Mark E. Vadney, D.O.

For new chief of anesthesia smaller community hospitals like Oswego Health are the wave of the future. He explains why

Q: How have your first few days as chief of anesthesia at Oswego Health been?

A: They’ve been wonderful. I’ve found the cafeteria, and I’ve found the OR and I’ve found the restroom, so I’m pretty much set. To be honest with you, the hospital is amazing. One of the things I really appreciated when I interviewed here and enjoy now that I’m here is that it’s a community hospital. Community hospitals and smaller hospitals are the wave of the future. Right now big cities are being overwhelmed. They’re struggling to meet the needs of their communities where we have the luxury of being able to provide top-notch care. When you only have seven ORs instead of 50, you can really focus on those ORs and make them quality places. The nurses are able to spend time with patients in their rooms. I truly believe that if you’re going to get care for everyday normal issues like gall bladder surgery, appendectomies or pneumonia, this is where I’d want to be. Obviously if you need a heart transplant we can’t help you here at Oswego, but for most of the needs of our community, we can not only meet them but exceed them.

Q: What kinds of anesthesia needs does a hospital like Oswego have?

A: We have the ability to do kidney stones, gall bladders, appendixes, gastrointestinal, hernia, thyroids; things that people in the community might commonly need and don’t want to travel far for. They want to be where their family can visit them. If they have to stay overnight, their loved ones can bring them their pajamas. One thing we do that you don’t always see at community hospitals is gastric bypass surgery. We’re able to do them and do them well.
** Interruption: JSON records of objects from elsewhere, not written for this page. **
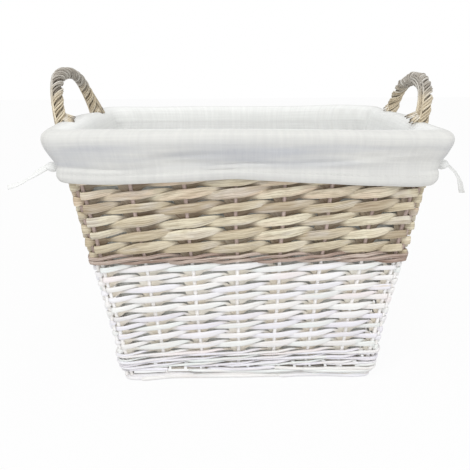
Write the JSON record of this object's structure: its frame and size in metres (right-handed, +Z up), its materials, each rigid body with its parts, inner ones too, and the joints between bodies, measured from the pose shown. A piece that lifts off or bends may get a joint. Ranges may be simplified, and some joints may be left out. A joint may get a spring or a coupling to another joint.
{
  "type": "laundry basket",
  "caption": "Tapered rectangular wicker laundry basket, painted below and natural above, with roped end handles and a removable cloth liner folded over its border.",
  "frame": {"origin": "middle of the footprint, on the floor", "axes": "+Z up, X along the long side with a handle at each end, the front towards -Y"},
  "size_m": [0.5789, 0.3688, 0.415],
  "materials": {
    "painted_willow": "thin matt white paint",
    "stake_willow": "whitewashed below, bare above",
    "natural_willow": "unvarnished",
    "wale_willow": "unvarnished",
    "handle_willow": "unvarnished",
    "liner_cotton": "plain woven cotton"
  },
  "bodies": {
    "basket": {"foot_rod_front": "painted_willow", "foot_rod_right": "painted_willow", "foot_rod_back": "painted_willow", "foot_rod_left": "painted_willow", "foot_rails_front": "painted_willow", "foot_rails_right": "painted_willow", "foot_rails_back": "painted_willow", "foot_rails_left": "painted_willow", "stakes_front": "stake_willow", "stakes_right": "stake_willow", "stakes_back": "stake_willow", "stakes_left": "stake_willow", "corner_post_front_right": "stake_willow", "corner_post_right_back": "stake_willow", "corner_post_back_left": "stake_willow", "corner_post_left_front": "stake_willow", "painted_rods_front": "painted_willow", "painted_rods_right": "painted_willow", "painted_rods_back": "painted_willow", "painted_rods_left": "painted_willow", "wale_rods_front": "wale_willow", "wale_rods_right": "wale_willow", "wale_rods_back": "wale_willow", "wale_rods_left": "wale_willow", "natural_rods_front": "natural_willow", "natural_rods_right": "natural_willow", "natural_rods_back": "natural_willow", "natural_rods_left": "natural_willow", "top_rails_front": "natural_willow", "top_rails_right": "natural_willow", "top_rails_back": "natural_willow", "top_rails_left": "natural_willow", "border_front": "natural_willow", "border_right": "natural_willow", "border_back": "natural_willow", "border_left": "natural_willow", "base_sticks": "painted_willow", "base_weave": "painted_willow", "handle_core_right": "handle_willow", "handle_wrap_right": "handle_willow", "handle_core_left": "handle_willow", "handle_wrap_left": "handle_willow"},
    "liner": {"bag_front": "liner_cotton", "bag_right": "liner_cotton", "bag_back": "liner_cotton", "bag_left": "liner_cotton", "bag_bottom": "liner_cotton", "cuff": "liner_cotton", "knot_left": "liner_cotton", "knot_right": "liner_cotton", "tie_left": "liner_cotton", "tie_right": "liner_cotton"}
  },
  "joints": [
    {"name": "liner_lift", "type": "slide", "parent": "basket", "child": "liner", "axis": [0, 0, 1], "range_m": [0, 0.4], "deforming": ["cuff"]}
  ]
}
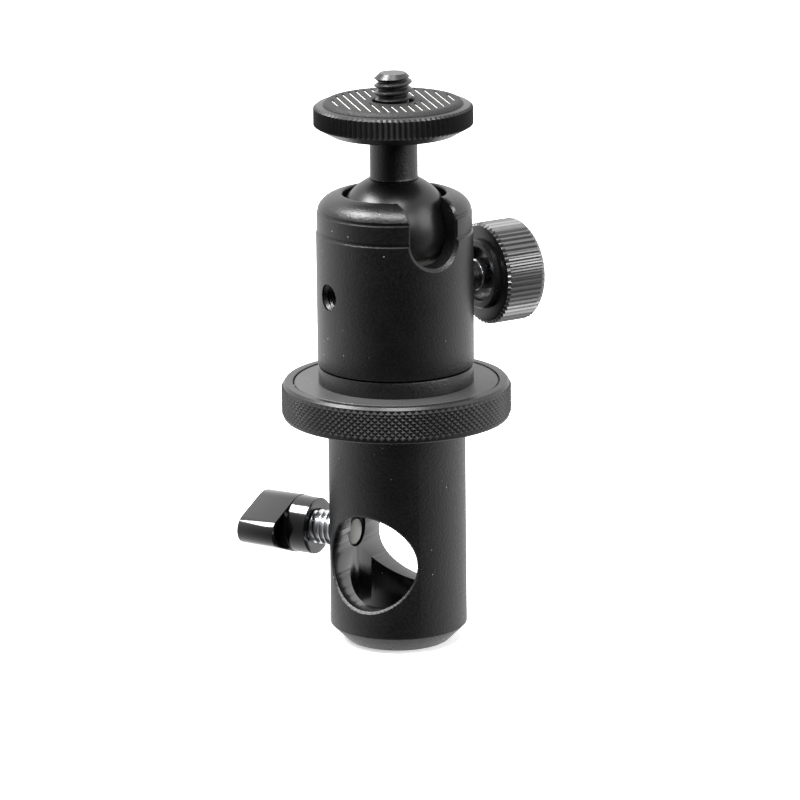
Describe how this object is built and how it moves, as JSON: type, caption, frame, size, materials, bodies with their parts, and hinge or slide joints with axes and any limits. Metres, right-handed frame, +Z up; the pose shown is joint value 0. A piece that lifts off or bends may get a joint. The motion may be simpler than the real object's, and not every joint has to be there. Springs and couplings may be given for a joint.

Q: How many personnel do you oversee?

A: Right now there are five anesthesiologists and, I believe, six CRNAs [certified registered nurse anesthetists]. We’re trying to grow it, but post-COVID there’s a national shortage of health workers all over. But to be honest with you, we’re doing very well here in our community. We are not using a lot of travelers — people coming in from the outside. We are mostly local providers and nursing staff. So the people who are treating you are the people who are living here.

Q: Do you find that makes a big difference in terms of commitment?

A: Big time. You always want to have local providers. This is your community, the people you want to see healthy. You see them on a more regular basis. Obviously, anesthesiologists aren’t people you’re going to see all the time, but it’s nice to have locally committed people. I live five minutes from the hospital. I have an investment in the area. I want my people to be successful. This is my community. This is where I’m going to shop, go to eat and go to Harborfest.

Q: As far as building a relationship with patients, your patients are going to be unconscious a lot of the time, but it’s also maybe the specialty in which patients are putting their lives in your hands. How do create a sense of trust there with such limited time?

A: If you talk to patients, a lot of the time they’re less nervous about the surgery itself than they are of losing control. It’s a skill, and it’s something I pride myself in. In a short period of time, I have to convey a sense of confidence. Having a sense of humor, a smile and sense of professionalism helps. If the patient is nervous, give them an extra minute and help them try to understand what’s going on. Letting them know that they’re important and that we’ve got them. They’re not going to be alone. There’s someone who is invested in their safety and health. That’s something I try to impart to them.

Q: Is anesthesiology a specialty that’s still evolving, or do we more or less have it down to a science?

A: Every day there’s a new revolution. One area that’s evolving is multi-modal pain control. The opioid epidemic has us minimizing narcotic usage. We still give it when you need it, but multiple kinds of medication are used for different kinds of pain. Opioids, for example, don’t even address every kind of pain. There are many different ways to address pain. The same goes for post-operative nausea. We treat it preventatively pre-op, as well as post-op. Some of the things stay the same, but there’s always a significant effort to improve the patient’s experience with pain, nausea and recovery. We try to make it so they can get out of the hospital sooner. Not because we want to get rid of them, but because they’re able to leave sooner. With more patients and less providers, it also means we can see more patients.

Q: What is the hardest operation to do anesthesia for?

A: At Oswego, the most challenging would probably be pediatrics. There’s an emotional and communication component, as well as different reactions to a lot of medications. So you have to be very conscientious of their needs. Outside of Oswego? I would say lung resections and aortic operations and transplants. They get very complicated.


Name: Mark E. Vadney, D.O.

Position: Chief of anesthesiology at Oswego Health

Hometown: Medfield, Mass.

Education: University of New England College of Medicine in Maine (2006)

Affiliations: Oswego Health

Career: Has experience developing regional anesthesia programs, including at the FF Thompson Hospital, affiliated with university of Rochester Medical Center, Guthrie Corning Hospital, Canton Potsdam Hospital Samaritan Medical Center, and SUNY Upstate Medical Center.

Organizations: Fellow of American Society of Anesthesiology

Hobbies: Skiing, boating, camping, fishing.